Pertti is arriving here 12th December, leaving 28th December. Poor man has a list of "Fix it" jobs awaiting him for our house, for the school computer system, & a load of my friends here waiting with cash, for Lenovo Tablet computers, which cost 10 times the price here! Nokias are cheap here but don´t sell the bigger, newer ones (like mine) . A few of my colleagues who have spouses who work in the University want to employ him there too!!!!!!!!!!!

When school starts next week, I have 5 weeks till the Christmas concerts.
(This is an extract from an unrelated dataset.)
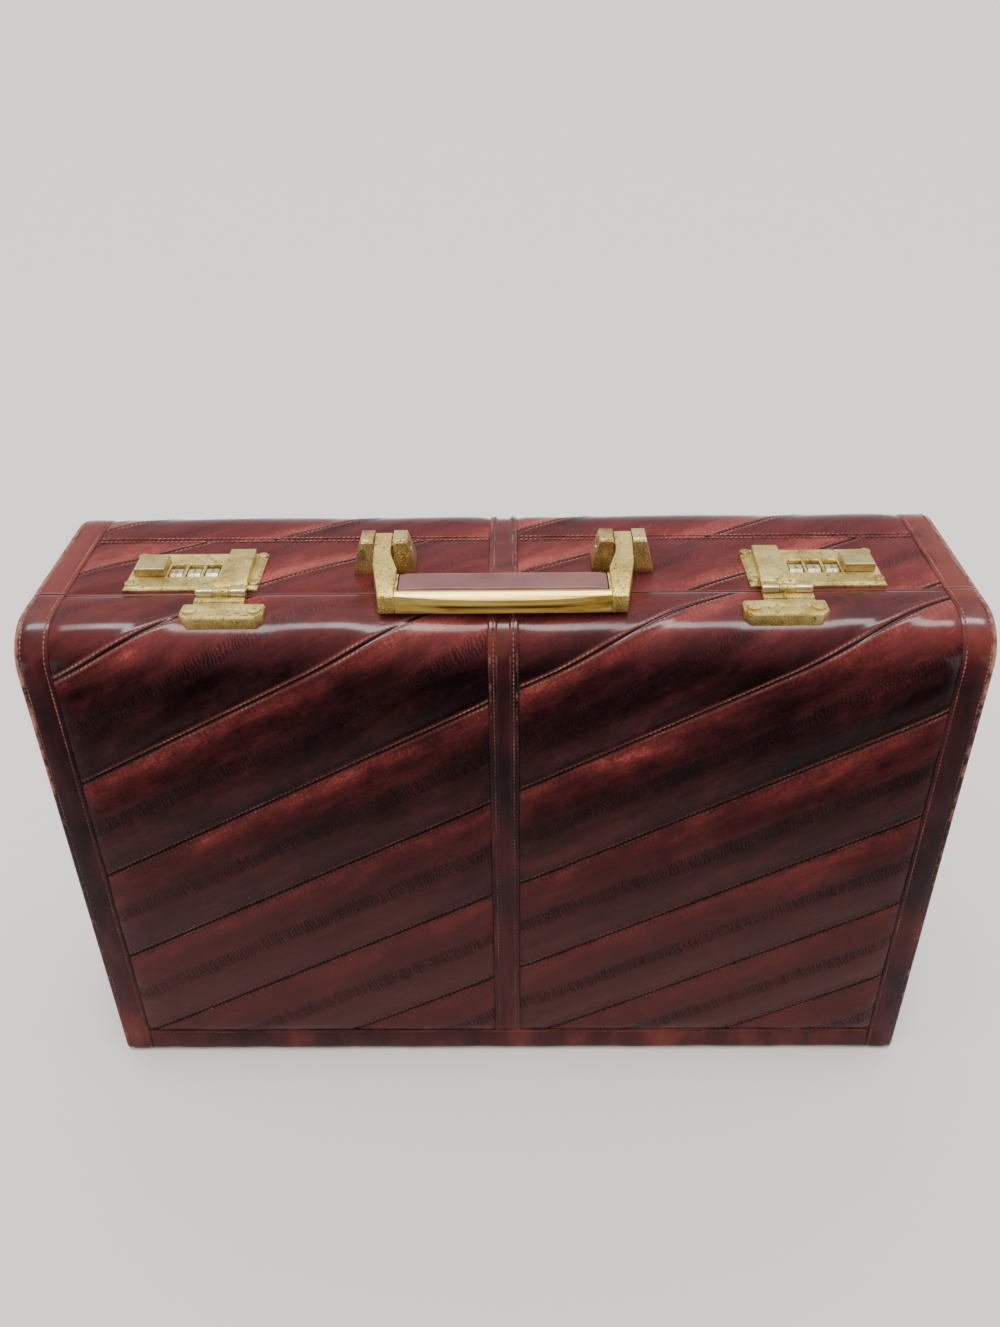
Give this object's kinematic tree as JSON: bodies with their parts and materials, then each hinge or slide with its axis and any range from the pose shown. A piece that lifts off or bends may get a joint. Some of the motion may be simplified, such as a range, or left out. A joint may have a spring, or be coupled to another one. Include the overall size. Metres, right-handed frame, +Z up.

All to be held outside ("It never rains between 6-8pm"), so I see every child for one hour a week, and have to produce an Allie spectacular week, combining both Catholic (yes, "Virgin Mary Has a Baby Boy" songs) & Frosty the Snowman type stuff, for the 2 concerts yrs 1-4 & 5-6, & a Nativity (yes, sigh) play for 3 yr olds & 4 year olds (50 kids aged 3-4!)

Tomorrow I go to Bloemfontein to pick up my long awaited order of classroom percussion instruments, value 1000eur, my budget for the next 3 years they tell me!!

Happy October to you, it is a pleasant 24C here!

Hugs to you all!

Allie xxxxxxxxxxxxxxxxxxxxxxxxxxx

ps Post from UK took 2 months, just for a greeting card. DHL is the only way to get stuff here, but HUGELY expensive. Even Amazon doesn´t deliver here!!!!!


Actually unlike Alison I love Rooibos tea but it is an acquired taste and a great advantage is that it is caffeine free. Niece Alison, like her grand mother   (my mother  mum's Times obit ) is a terrific writer imho.